İnsülinin bir başka görevi de yağ inşa ederek onları depolamaktır. Bu bilinçli bir şekilde kontrol edilmesi ve yönetilmesi gereken çok önemli bir noktadır. Eğer insülini yönetmeyi öğrenemezseniz başınız büyük belada demektir. Bir çok kronik hastalığa kapı açmış olursunuz ki bunlardan en önemlisi; obezite, hücrelerde ve eklemlerde iltihaplanma, kanser ve kalp hastalıklarını sıralayabiliriz. Bunlar da insülinin çok ürkütücü ve kulağa hiç de hoş gelmeyen taraflarıdır.
Ayrıca insülinin kulağa hiç hoş gelmeyen ve çok karanlık bir yönü daha vardır.

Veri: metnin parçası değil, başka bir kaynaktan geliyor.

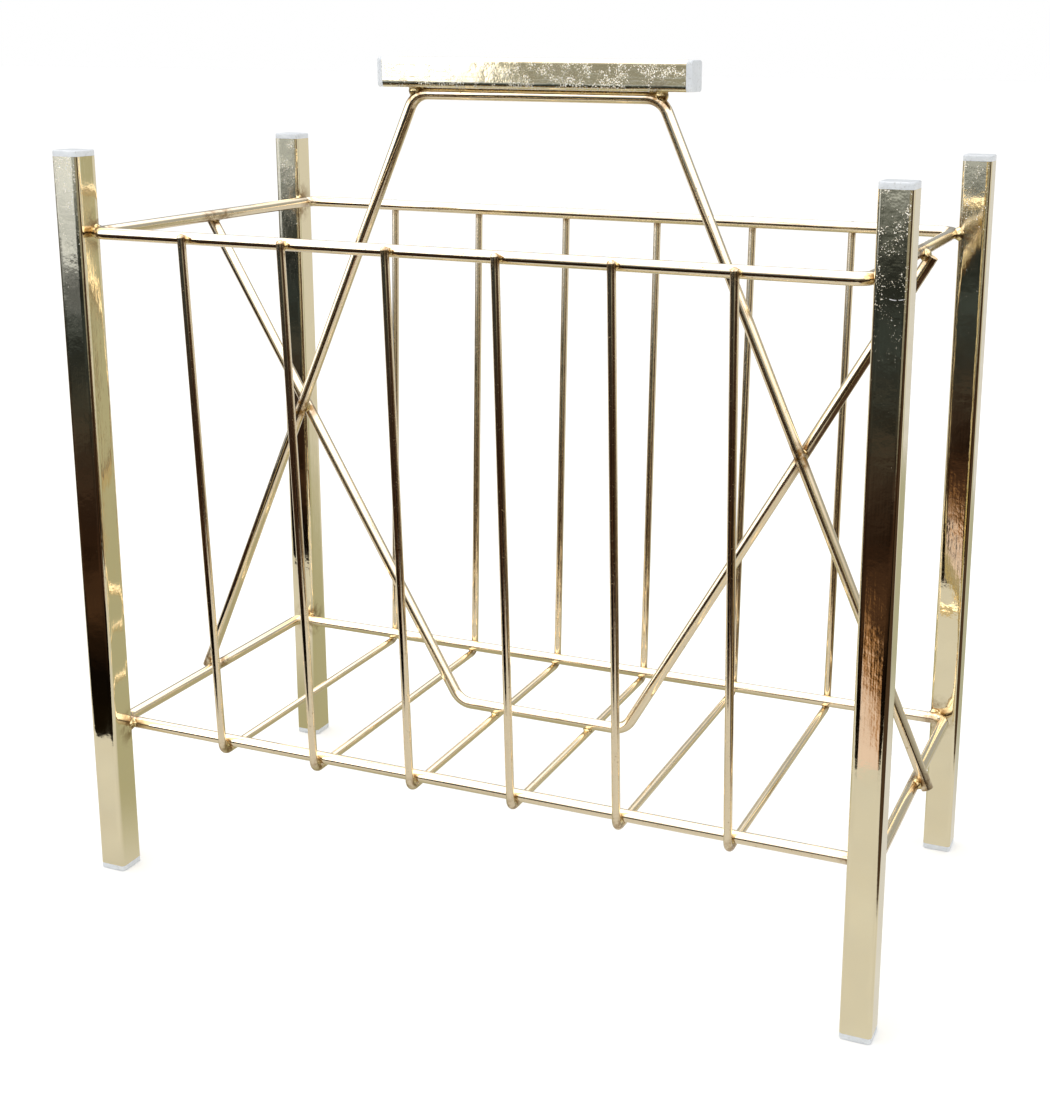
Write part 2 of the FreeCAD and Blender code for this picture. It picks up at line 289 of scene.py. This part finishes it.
def milky_polythene():
    """Milky polythene: injection moulded, so soft in gloss, cloudy, and scuffed by handling."""
    made, tree, shader, place = new_material("milky_polythene")
    cloud = add(tree, "TexNoise", {"Vector": place, "Scale": 1 / (5 * MM), "Detail": 3})
    scuff = add(tree, "TexNoise", {"Vector": place, "Scale": 1 / (1.4 * MM), "Detail": 5,
                                   "Roughness": 0.7})
    scuff = add(tree, "MapRange", {0: scuff, 1: 0.54, 2: 0.70, 3: 0, 4: 0.45}, **SMOOTH)
    tint = add(tree, "Mix", {0: cloud, 6: linear("#C3C7CB"), 7: linear("#DADDDF")}, **COLOUR)
    tint = add(tree, "Mix", {0: scuff, 6: tint, 7: linear("#8F8B84")}, **COLOUR)
    dull = add(tree, "MapRange", {0: scuff, 1: 0, 2: 0.45, 3: 0.30, 4: 0.55}, **SMOOTH)
    skin = add(tree, "TexNoise", {"Vector": place, "Scale": 1 / (0.8 * MM), "Detail": 3})
    skin = add(tree, "Bump", {"Height": skin, "Strength": 0.12, "Distance": 0.05 * MM})
    tree.links.new(tint.outputs[2], shader.inputs["Base Color"])
    tree.links.new(dull.outputs[0], shader.inputs["Roughness"])
    tree.links.new(skin.outputs[0], shader.inputs["Normal"])
    shader.inputs["IOR"].default_value = 1.51
    shader.inputs["Subsurface Weight"].default_value = 0.3
    shader.inputs["Subsurface Radius"].default_value = (1.0, 1.0, 1.0)
    shader.inputs["Subsurface Scale"].default_value = 1.5 * MM
    return made


leg_plate = plated_tube("bright_brass_plate_on_legs", "leg_tube_front_right", 2, (0.27, 0.41),
                        0.565, ["top_ring_welds", "bottom_ring_welds"])
handle_plate = plated_tube("bright_brass_plate_on_handle", "handle_tube", 0, (0.0, 0.1),
                           0.535, ["handle_welds"])
wire_plate = plated_wire("bright_brass_plate_on_wire",
                         ["top_ring_welds", "bottom_ring_welds", "divider_crossing_welds",
                          "divider_top_welds", "handle_wire_foot_welds", "handle_welds"], 13)
slim_plate = plated_wire("bright_brass_plate_on_slim_wire",
                         ["basket_top_welds", "basket_bottom_welds"], 8)
weld_skin = browned_weld()
cap_plastic = milky_polythene()


def finish_of(name):
    """The material of a CAD node, and the record's slot that it belongs to."""
    if "cap" in name:
        return cap_plastic, "cap_plastic"
    if name.startswith("basket_wire"):
        return slim_plate, "wire_brass"
    if name == "handle_tube":
        return handle_plate, "tube_brass"
    if "tube" in name:
        return leg_plate, "tube_brass"
    return wire_plate, "wire_brass"


for name in other_nodes:
    coat, slot = finish_of(name)
    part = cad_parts[name]
    part.data.materials.clear()
    part.data.materials.append(coat)


# ---- weld metal -----------------------------------------------------------------------------
def mesh_object(name, mesh):
    """A new object for a mesh, in the scene."""
    made = bpy.data.objects.new(name, mesh)
    bpy.context.scene.collection.objects.link(made)
    return made


def applied(obj):
    """The object with its modifiers applied."""
    seen = obj.evaluated_get(bpy.context.evaluated_depsgraph_get())
    mesh = bpy.data.meshes.new_from_object(seen)
    old = obj.data
    obj.modifiers.clear()
    obj.data = mesh
    bpy.data.meshes.remove(old)
    return obj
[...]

Sık insülin dalgalanması sonucu oluşan, hücre dejenerasyonu ile birlikte gelişen, hızlı ve erken yaşlanma.
Düşünün ki hem kaslı olmak için ona ihtiyacınız var, hemde yağlı vücudunuzun sebebi o. Hem dostunuz hemde düşmanınız olabilecek bir yapıya sahip, fakat hemen belirtmeliyim ki direk düşmanınız değildir. Onu düşman yapan sizin onu yönetmeyi bilmemenizdir.
Öyleyse kas inşa edebilmek ve bunu yaparken de yağlanmamak için, insülini yönetmeyi öğrenmek gerekir.
1. Kural: Hızlı çözünen karbonhidratları iyi tanımaktır. Bunları iyi tanıdığınızda insülinin kontrolünü ele geçirmeniz de kolaylaşır. Hızlı çözünen karbonhidratlar kana hızlı karışarak, kandaki glikoz seviyesini hızlı arttırıp, insülin seviyesinin hızlı yükselmesine neden olurlar. İnsülin hızlı bir artış gösterdiği için, kan şekeriniz de hızlı bir şekilde düşecektir. Bu durum enerji düşüklüğü yaratacağından, tekrar hızlı karbonhidrata yönelmenize neden olurlar. Bu böyle süren bir kısır döngüdür.
2 Kural: Yavaş çözünen karbonhidratları tercih etmektir. Yavaş çözünen karbonhidratlar, kana yavaş karıştığından insülin seviyesini düşük tutarlar. Buda hızlı enerji düşüklüğüne neden olmayacağından, gün boyunca enerji seviyeniz korunmuş olur.
3. Kural: Üç ana öğünde de mutlaka protein tüketmektir. Böylece kan şekeriniz dengede kaldığından, sık acıkma riskini ortadan kaldırarak, insülin dalgalanma riskini de ortadan kaldırmış olursunuz. Aynı zamanda bazı aminoasitler de insülinin dengeli bir şekilde salgılanmasını sağlar ki, bu da insülinin anabolik etkisinden faydalanmak için hızlı karbonhidrata gereksinim olmadığı anlamına gelir.
4. Kural: Meyveleri insülinin düşük olduğu sabah saatlerinde bütün olarak yemelisiniz. Suyunu sıkıp içtiğinizde, posası olmadığından, çok hızlı kana karışacak ve insülin dalgalanmasına sebep olacaktır.
Evet insülin anabolik bir hormon olarak tabi ki çok önemli bir dosttur, onun bu nimetlerinden faydalanın. Fakat sakın onu düşman edinmeyin.